Translated into English by Constance Garnett, it was included into the 1916 The Duel and Other Stories collection.


Both of her parents now dead, the young Vera Kardina returns to her estate, run now by her aunt.
Approaching the house, lost in a vast Donetsk steppe, she enjoys the quietness of the place, but has the uneasy feeling that life here might be unbearably dull.
Things do not get better as time goes by. Aunt Dasha turns out to be somewhat vulgar provincial grand dame, insincere and occasionally obnoxious, the decrepit grandfather is rude and gluttonous, the local doctor Neshchapov who'd "fell in love with photo portrait" seems vacuous and bland. Her two main distractions, entreating the guests and visiting the church, become more and more unbearable.
Soon Vera starts to realize that the dreams she’d cherished, of "finding true love here" and "helping the poor" were vain fantasies. At one point, getting mad with her rather slow-witted maid Alyona, she shouts at her and is instantly taken aback, realizing that the phrase she's just used is taken straight from her grandfather's old book. She eventually succumbs to the idea of marrying the doctor whom she intensely dislikes, just to get out of the house, and because this seems to be the only course to pursue.

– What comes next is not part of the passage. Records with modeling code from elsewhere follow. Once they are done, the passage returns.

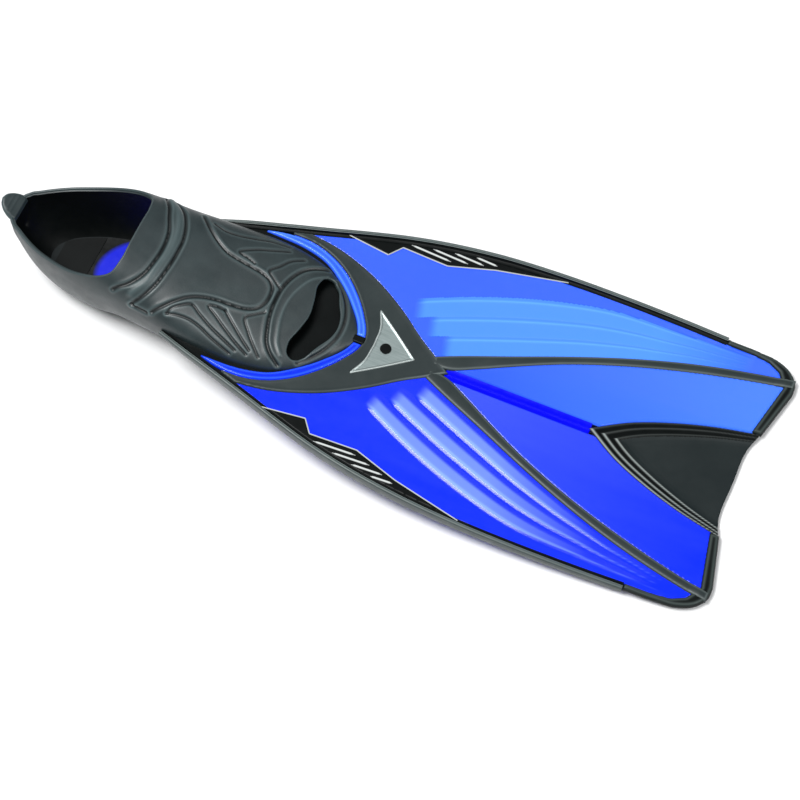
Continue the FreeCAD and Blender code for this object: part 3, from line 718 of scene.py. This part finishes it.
def pocket_point(x, a):
    """Points of the pocket's outside at stations x and angles a; the section is a superellipse."""
    half, low, middle, high, below = pocket_section(x)
    up = np.sin(a) >= 0
    power = np.where(up, TOP_POWER, below)
    reach = np.where(up, high - middle, middle - low)
    y = np.sign(np.cos(a)) * half * np.abs(np.cos(a)) ** (2 / power)
    z = middle + np.sign(np.sin(a)) * reach * np.abs(np.sin(a)) ** (2 / power)
    return np.column_stack([x, y, z])


def pocket_top(x, y):
    """Height of the pocket's upper surface over a plan point."""
    half, _, middle, high, _ = pocket_section(x)
    share = np.clip(np.abs(y) / half, 0, 1)
    return middle + (high - middle) * (1 - share**TOP_POWER) ** (1 / TOP_POWER)


def on_pocket(line, spacing=1.0):
    """A plan line laid on the pocket's upper surface."""
    plan = smooth(line, spacing=spacing)
    return np.column_stack([plan, pocket_top(plan[:, 0], plan[:, 1])])


def gap_to(points, line):
    """Distance from each point to a line laid on the pocket, or 99 for a point far from it."""
    laid = on_pocket(line, 1.2)
    reach = 8.0
    near = np.all((points > laid.min(0) - reach) & (points < laid.max(0) + reach), axis=1)
    distance = np.full(len(points), 99.0)
    distance[near] = nearest(points[near], laid)
    return distance


def pocket_relief(co):
    """Height added to the pocket, and painted shade and highlight: pressed lines, instep band and toe
    step.
    """
    relief, tone = np.zeros(len(co)), np.zeros(len(co))
    upper = co[:, 2] > -14
    crest = gap_to(co, BAND_CREST)
    relief += CREST_HEIGHT * bell(crest, CREST_HALF)
    # Painted highlight on the band's crest.
    tone += 0.35 * bell(crest, 2.6)
    for line, depth, half in PRESSED_LINES:
        gap = gap_to(co, line)
        relief += 0.35 * bell(gap - 2.6, 1.3) - depth * bell(gap, half)
        # Painted highlight along each side of a pressed line, painted shade in it.
        tone += 0.28 * bell(gap - 2.4, 0.9) - 0.9 * bell(gap, 0.8 * half)
    for line in FANS:
        gap = gap_to(co, line)
        relief -= FAN_DEPTH * bell(gap, 0.9)
        # The same painted highlight and shade for the fan lines.
        tone += 0.20 * bell(gap - 2.0, 0.8) - 0.8 * bell(gap, 0.7)
    step = gap_to(co, TOE_STEP)
    relief += STEP_HEIGHT * bell(step, STEP_HALF)
    # Painted highlight on the toe step.
    tone += 0.35 * bell(step, 1.0)
    return np.where(upper, relief, 0), np.where(upper, tone, 0)


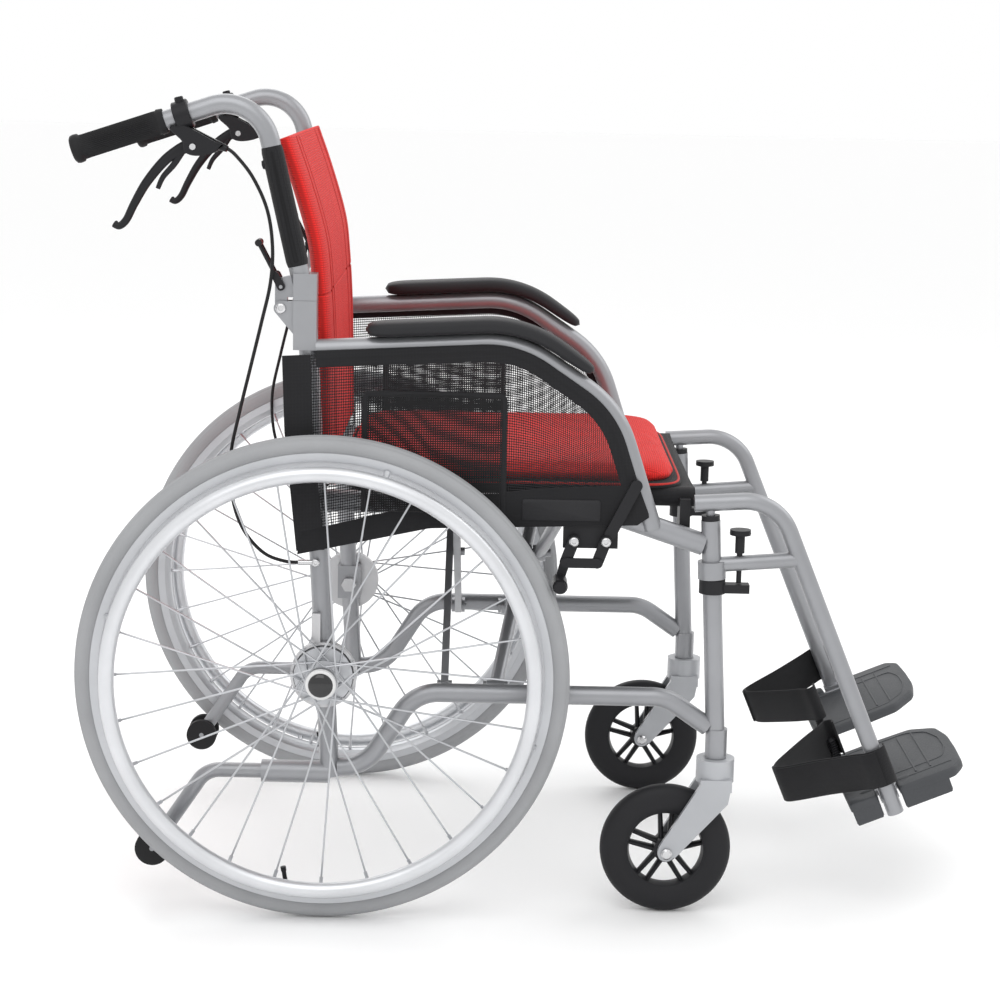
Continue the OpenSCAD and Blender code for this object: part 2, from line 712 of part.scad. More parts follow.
module heel_loop() color(trim_black) {
    loop_t = 3;
    loop_h = 46;
    pull = 112;
    outer = [[-8, 0], [-pull, 52], [-pull, 72], [-plate_rear - 4, plate_w - 24]];
    difference() {
        on_plate() translate([0, 0, 14]) linear_extrude(loop_h) union() {
            for (i = [0:2]) let (d = unit(outer[i + 1] - outer[i]), n = side_left(d) * loop_t / 2)
                polygon([outer[i] - d + n, outer[i + 1] + d + n, outer[i + 1] + d - n, outer[i] - d - n]);
        }
        rod(at(on_hanger(100), -half), at(on_hanger(hanger_l), -half), hanger_r + seam);
    }
}

module release_knob() color(trim_black) translate([knob_x, -half, 0]) {
    translate([0, 0, latch_z + 3]) cylinder(h = 50, r = 3);
    translate([0, 0, latch_z + 38]) cylinder(h = 22, r = 5.5);
    translate([0, 0, latch_z + 59]) cylinder(h = 6, r = 12);
}

// ---- Anti-tippers ----

module antitip_tube() color(frame_silver) {
    bent_side(tip_path, -half, tip_r, 30);
    pin_y(tip_axle, -half - 6, -half + 6, tip_r + 1);
    pin_y(tip_axle, -half - 18, -half + 18, 3);
}

module antitip_wheels() color(trim_black) for (y = [-half - 18, -half + 9.5]) difference() {
    pin_y(tip_axle, y, y + 8.5, tip_wheel_r);
    pin_y(tip_axle, y - 1, y + 10, 3 + run);
}

// ---- Cross brace ----

module flat_bar(x) difference() {
    union() {
        translate([x, -pivot_y, lower_z]) rotate([brace_angle, 0, 0])
            translate([0, 0, -bar_w / 2]) cube([bar_t, brace_l, bar_w]);
        pin_x([-pivot_y, lower_z], x, x + bar_t, bar_w / 2);
    }
    pin_x([-pivot_y, lower_z], x - 1, x + bar_t + 1, brace_pin_r + run);
}

// Round brace tube that leans forward on its way up, with a boss at the crossing
function cross_x(x) = x + (front_bar_high_x - front_bar_low_x) * pivot_y / brace_run;
module round_bar(x) {
    difference() {
        union() {
            rod([x, -pivot_y, lower_z],
                [x + front_bar_high_x - front_bar_low_x, seat_rail_y, seat_z], front_tube_r);
            pin_x([-pivot_y, lower_z], x - foot, x + foot, bar_w / 2);
            pin_x([0, cross_z], cross_x(x) - front_tube_r, cross_x(x) + front_tube_r, 10);
        }
        pin_x([-pivot_y, lower_z], x - 12, x + 12, brace_pin_r + run);
    }
}

module brace_half(x_flat, x_round) {
    difference() {
        union() {
            flat_bar(x_flat);
            round_bar(x_round);
        }
        pin_x([seat_rail_y, seat_z], seat_rail_x0, seat_rail_x1, seat_rail_r - 1);
    }
    pin_x([seat_rail_y, seat_z], seat_rail_x0, seat_rail_x1, seat_rail_r);
}

// The first half carries the two bolts at the crossing, and the second turns on them
module brace_a() color(frame_silver) {
    brace_half(rear_bar_x, front_bar_low_x);
    pin_x([0, cross_z], rear_bar_x + 1, rear_bar_x + 2 * bar_t + 6, cross_pin_r);
    pin_x([0, cross_z], cross_x(front_bar_low_x), cross_x(front_bar_low_x) + front_step + 14, cross_pin_r);
}

module brace_b() color(frame_silver) difference() {
    left() brace_half(rear_bar_x + bar_t + 1, front_bar_low_x + front_step);
    pin_x([0, cross_z], rear_bar_x, cross_x(front_bar_low_x) + 60, cross_pin_r + run);
}

// ---- Upholstery ----

module seat_sling() color(trim_black) {
    w = 2 * (seat_rail_y - seat_rail_r - 4);
    translate([seat_rail_x0, -w / 2, seat_z + 6]) cube([cushion_l - 10, w, 3.5]);
}

module seat_cushion() color(fabric_red)
    translate([seat_rail_x0 - 16, -half + 20, seat_z + seat_rail_r + seam])
        cube([cushion_l, frame_span - 40, cushion_t]);

module back_lower() color(fabric_red)
    translate([cane_x + 14, -half + 14, seat_z + 30])
        cube([back_t - 6, frame_span - 28, socket_z - seat_z - 31]);

module back_upper() color(fabric_red)
    side_plate([[cane_x + 14, socket_z], [cane_x + 14, socket_z + 31], on_cane(65) + [12.5, 0],
        on_cane(65) + [12.5 + back_t, 4], [cane_x + 14 + back_t, socket_z]], -half + 6, half - 6);

// ---- Cable: one tube swept along its route, ring by ring ----

function tangent(p, i) = unit(p[min(i + 1, len(p) - 1)] - p[max(i - 1, 0)]);
function curve_point(p, i, t) =
    let (a = p[max(i - 1, 0)], b = p[i], c = p[i + 1], d = p[min(i + 2, len(p) - 1)])
    (2 * b + (c - a) * t + (2 * a - 5 * b + 4 * c - d) * t * t + (3 * b - a - 3 * c + d) * t * t * t) / 2;
module swept_cord(p, r, sides) {
    last = len(p) - 1;
    smooth = concat([for (i = [0:last - 1]) each [for (k = [0:3]) curve_point(p, i, k / 4)]], [p[last]]);
    rings = len(smooth);
    points = [for (i = [0:rings - 1]) let (
            t = tangent(smooth, i),
            u = unit(cross(t, [0, 1, 0])),
            v = cross(t, u)
        ) each [for (k = [0:sides - 1]) smooth[i]
            + r * (cos(360 * k / sides) * u + sin(360 * k / sides) * v)]];
    walls = [for (i = [0:rings - 2], k = [0:sides - 1])
        [i * sides + k, i * sides + (k + 1) % sides, (i + 1) * sides + (k + 1) % sides, (i + 1) * sides + k]];
    polyhedron(points, concat([[for (k = [sides - 1:-1:0]) k]], walls,
        [[for (k = [0:sides - 1]) (rings - 1) * sides + k]]));
}

module brake_cable() color(trim_black)
    swept_cord([for (q = cable_route) [q[0], q[1] + 235 - half, q[2]]], cable_r, 8);

on_floor() rear_post();  // rear_post_right
on_floor() front_post();  // front_post_right
on_floor() frame_rails(rear_bar_x, front_bar_low_x);  // frame_rails_right
on_floor() armrest_pad();  // armrest_pad_right
on_floor() side_panel();  // side_panel_right
on_floor() frame_fittings();  // frame_fittings_right
on_floor() hub_brake();  // hub_brake_right
on_floor() brake_cable();  // brake_cable_right
on_floor() tyre();  // tyre_right
on_floor() drive_wheel();  // drive_wheel_right
on_floor() handrim();  // handrim_right
on_floor() caster_fork();  // caster_fork_right
on_floor() caster_wheel();  // caster_wheel_right
on_floor() push_handle();  // push_handle_right
on_floor() grip();  // grip_right
on_floor() brake_bracket();  // brake_bracket_right
on_floor() brake_lever();  // brake_lever_right
on_floor() fold_release();  // fold_release_right
on_floor() parking_handle();  // parking_handle_right
on_floor() parking_link();  // parking_link_right
on_floor() parking_arm();  // parking_arm_right
on_floor() hanger();  // hanger_right
on_floor() footplate();  // footplate_right
on_floor() heel_loop();  // heel_loop_right
on_floor() release_knob();  // release_knob_right
on_floor() antitip_tube();  // antitip_tube_right
on_floor() antitip_wheels();  // antitip_wheels_right
on_floor() left() rear_post();  // rear_post_left
on_floor() left() front_post();  // front_post_left
on_floor() left() frame_rails(rear_bar_x + bar_t + 1, front_bar_low_x + front_step);  // frame_rails_left
on_floor() left() armrest_pad();  // armrest_pad_left
on_floor() left() side_panel();  // side_panel_left
on_floor() left() frame_fittings();  // frame_fittings_left
on_floor() left() hub_brake();  // hub_brake_left
on_floor() left() brake_cable();  // brake_cable_left
on_floor() left() tyre();  // tyre_left
on_floor() left() drive_wheel();  // drive_wheel_left
on_floor() left() handrim();  // handrim_left
on_floor() left() caster_fork();  // caster_fork_left
on_floor() left() caster_wheel();  // caster_wheel_left
on_floor() left() push_handle();  // push_handle_left
on_floor() left() grip();  // grip_left
on_floor() left() brake_bracket();  // brake_bracket_left
on_floor() left() brake_lever();  // brake_lever_left
on_floor() left() fold_release();  // fold_release_left
on_floor() left() parking_handle();  // parking_handle_left
on_floor() left() parking_link();  // parking_link_left
on_floor() left() parking_arm();  // parking_arm_left
on_floor() left() hanger();  // hanger_left
on_floor() left() footplate();  // footplate_left
on_floor() left() heel_loop();  // heel_loop_left
on_floor() left() release_knob();  // release_knob_left
on_floor() left() antitip_tube();  // antitip_tube_left
on_floor() left() antitip_wheels();  // antitip_wheels_left
on_floor() brace_a();
on_floor() brace_b();
on_floor() seat_cushion();
on_floor() seat_sling();
on_floor() back_upper();
on_floor() back_lower();
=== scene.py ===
import json
import math

import bmesh
import bpy
import numpy as np
from mathutils import Matrix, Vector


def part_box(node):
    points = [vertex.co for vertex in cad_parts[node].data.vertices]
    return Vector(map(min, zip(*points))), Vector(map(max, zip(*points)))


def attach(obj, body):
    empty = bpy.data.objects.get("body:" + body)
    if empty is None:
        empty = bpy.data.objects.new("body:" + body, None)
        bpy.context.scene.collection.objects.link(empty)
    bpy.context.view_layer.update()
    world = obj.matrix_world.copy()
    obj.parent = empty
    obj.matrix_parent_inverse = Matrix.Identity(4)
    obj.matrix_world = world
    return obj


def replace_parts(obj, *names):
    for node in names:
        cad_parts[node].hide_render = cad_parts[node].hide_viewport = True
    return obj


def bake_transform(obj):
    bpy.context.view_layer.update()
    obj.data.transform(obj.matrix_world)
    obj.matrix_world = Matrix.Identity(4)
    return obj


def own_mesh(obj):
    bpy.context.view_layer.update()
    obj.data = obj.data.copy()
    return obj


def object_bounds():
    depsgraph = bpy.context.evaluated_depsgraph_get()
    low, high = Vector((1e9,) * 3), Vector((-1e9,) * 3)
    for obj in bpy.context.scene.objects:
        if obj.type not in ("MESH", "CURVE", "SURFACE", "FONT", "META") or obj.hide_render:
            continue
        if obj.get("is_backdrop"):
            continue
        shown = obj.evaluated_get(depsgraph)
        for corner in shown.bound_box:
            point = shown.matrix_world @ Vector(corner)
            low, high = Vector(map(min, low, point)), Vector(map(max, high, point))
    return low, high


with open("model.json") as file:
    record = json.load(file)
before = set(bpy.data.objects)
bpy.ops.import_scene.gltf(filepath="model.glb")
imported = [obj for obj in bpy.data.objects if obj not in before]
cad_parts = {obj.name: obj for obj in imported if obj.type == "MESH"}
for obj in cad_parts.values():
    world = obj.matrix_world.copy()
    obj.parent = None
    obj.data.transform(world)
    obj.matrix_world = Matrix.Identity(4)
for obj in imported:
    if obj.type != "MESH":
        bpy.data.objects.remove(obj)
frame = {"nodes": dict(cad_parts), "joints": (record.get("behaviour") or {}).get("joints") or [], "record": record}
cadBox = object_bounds()
nodes = frame["nodes"]
joints = {j["name"]: j for j in frame["joints"]}
sides = {"right": -1, "left": 1}

wheelBox = np.array(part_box("drive_wheel_right"), float)
axle = wheelBox.mean(0)                                   # middle of the right drive wheel
halfSpan = abs(joints["back_fold_left"]["pos_m"][1]) * 1000
# middle plane of the drive wheels
wheelY = abs(np.mean(np.array(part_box("tyre_right"))[:, 1])) * 1000
# radius of the drive wheel, so the height of its axle
wheelR = 280


def spot(x, y, z):
    # millimetres from the rear axle, as metres in the frame
    x, y, z = np.broadcast_arrays(np.asarray(x, float), np.asarray(y, float), np.asarray(z, float))
    return np.stack([axle[0] + x / 1000, y / 1000, z / 1000], -1)


# shapes: every function gives a grid of points

def unitRows(v):
    return v / np.maximum(np.linalg.norm(v, axis=-1, keepdims=True), 1e-12)


def revolve(profile, centre, axis=(0, 1, 0), count=48):
    # point(a, k) = centre + h_k * axis + r_k * (u cos a + v sin a), for a profile of (h, r) in millimetres
    p = np.array(profile, float) / 1000
    w = unitRows(np.array(axis, float))
    u = unitRows(np.cross(w, [0.3, 0.1, 1.0]))
    v = np.cross(w, u)
    a = np.linspace(0, 2 * np.pi, count, endpoint=False)[:, None, None]
    ring = np.cos(a) * u + np.sin(a) * v
    grid = np.array(centre) + p[None, :, :1] * w + p[None, :, 1:] * ring
    return dict(grid=grid, aroundU=True)


def smoothPath(points, perSpan=6):
    # Catmull-Rom: half of (2b + (c-a)t + (2a-5b+4c-d)t^2 + (3b-a-3c+d)t^3) between b and c
    p = np.array(points, float)
    a = np.vstack([p[:1], p[:-2]])
    b, c = p[:-1], p[1:]
    d = np.vstack([p[2:], p[-1:]])
    t = np.linspace(0, 1, perSpan, endpoint=False)[None, :, None]
    a, b, c, d = (q[:, None, :] for q in (a, b, c, d))
    run = (2 * b + (c - a) * t + (2 * a - 5 * b + 4 * c - d) * t ** 2 + (3 * b - a - 3 * c + d) * t ** 3) / 2
    return np.vstack([run.reshape(-1, p.shape[1]), p[-1:]])


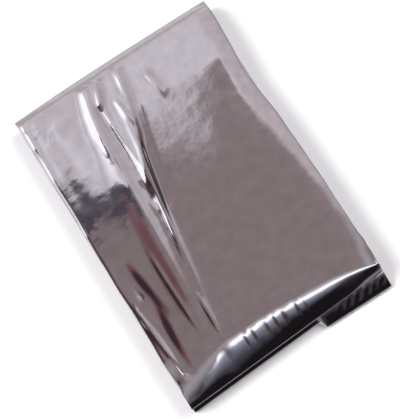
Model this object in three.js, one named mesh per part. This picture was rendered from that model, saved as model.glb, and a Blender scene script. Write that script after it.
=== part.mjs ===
// An emergency blanket of metallised film, folded into a flat pack that lies on its back.
//
// The film is pleated lengthwise into a strip as wide as the pack, and the strip is folded back and
// forth into eight runs, stacked from the bottom (level 0) to the top (level 7). The whole blanket is one
// closed solid: one continuous ply that follows this section, with air between its runs:
//
//      far end (+Y)                                        near end (-Y)
//        .--------------- level 7, the top face ----------------.
//        |        ------- level 6 --------.                       \
//        |      ,-------- level 5 --------'                        |   the roll, levels 7 and 4
//        |      '-------- level 4 --------------------------------'
//        |      ,-------- level 3 ------------------------------.
//        |      '-------- level 2 --------.                      \
//        |        ------- level 1 --------'                      /    the lower roll, levels 3 and 0
//        '--------------- level 0, lies on the surface ---------'
//
// Millimetres, +Z up, X across the pack, Y along it, origin under the middle of the pack.
import * as THREE from "three";

// ---- Driving dimensions ----
const WIDTH = 82; // across the pack, which is the strip's own width
const PLY = 1.0; // thickness of the pleated strip
const GAP = 0.6; // air between two runs in the middle of the pack
const TIGHT_GAP = 0.35; // air between two runs where the pack is pressed thin
const TOP_LEVEL = 7;
const ROLL_RADIUS = 0.85; // of the middle of the ply, where the roll turns under
const WAVE = { height: 0.1, across: 9, along: 17 }; // unevenness of the runs

// Where the pack is pressed thin, growing from the first place to the second, by a share of the whole way
// from the gap to the tight gap. Left is a place across the pack, far and near are places along it.
const PRESSED = {
  left: { from: -16, to: -42, share: 1 },
  far: { from: 38, to: 62, share: 0.55 },
  near: { from: -40, to: -54, share: 1, upToLevel: 4 },
};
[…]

In her 9 December 1897 letter Maria Pavlovna informed her brother: " is much talked about in Moscow and everybody loves it." Some of his other correspondents, though, expressed reservations. Doctor N.I. Korobov, whom Chekhov knew from their University days, enquired: "Why such pessimistic stories in Russkiye Vedomosti? Write something life-affirming, bringing to life youth memories when one wants to jump with joy of living!
Pyotr I. Dyakonov, a well-known Russian surgeon, while expressing great interest in the story and the details concerning it, wrote: "I have to admit, the general impression that leave, is rather depressing... Surely life provides every possible reason for such attitude. But the fine surroundings, the pictures of nature you now live amongst, the diversity of your impressions and other fine aspects of travelling might have served well to dispel this mood? "
The anonymous Courier reviewer, in his 4 December 1897 article called "The Latest Stories by A.P. Chekhov", wrote of "the two marvellous stories in Russkiye Vedomosti, full of the Chekhov of old's power and talent... evoke mostly heavy thoughts and bitter feelings, but is it the artist's fault that life itself confronts him only with sad images, evoking somber sounds from his lyre?.. Besides, our author's forte is depicting with great power the darker sides of life, eliciting in him either irony, or satiric smile or grief and sorrow." According to the reviewer, "Chekhov's Vera is another fine and true portrait in the vast gallery of Russian women," starting from Pushkin's Tatyana, sharing the same pain of broken dreams and shattered lives.
V. Albov in Mir Bozhiy felt disappointed with how Vera Kardina "totally refuses to resist" what seems to be he fate, much in the vein of many other Chekhov's female characters, who "easily give themselves to whatever monster comes their way." The critic explained this as part of Chekhov's peculiar attitude towards his characters. "A lonely, doomed dreamer, living in the society where the great majority is being driven by animal instincts, this picture appealed to Chekhov a lot," Albov wrote in 1903.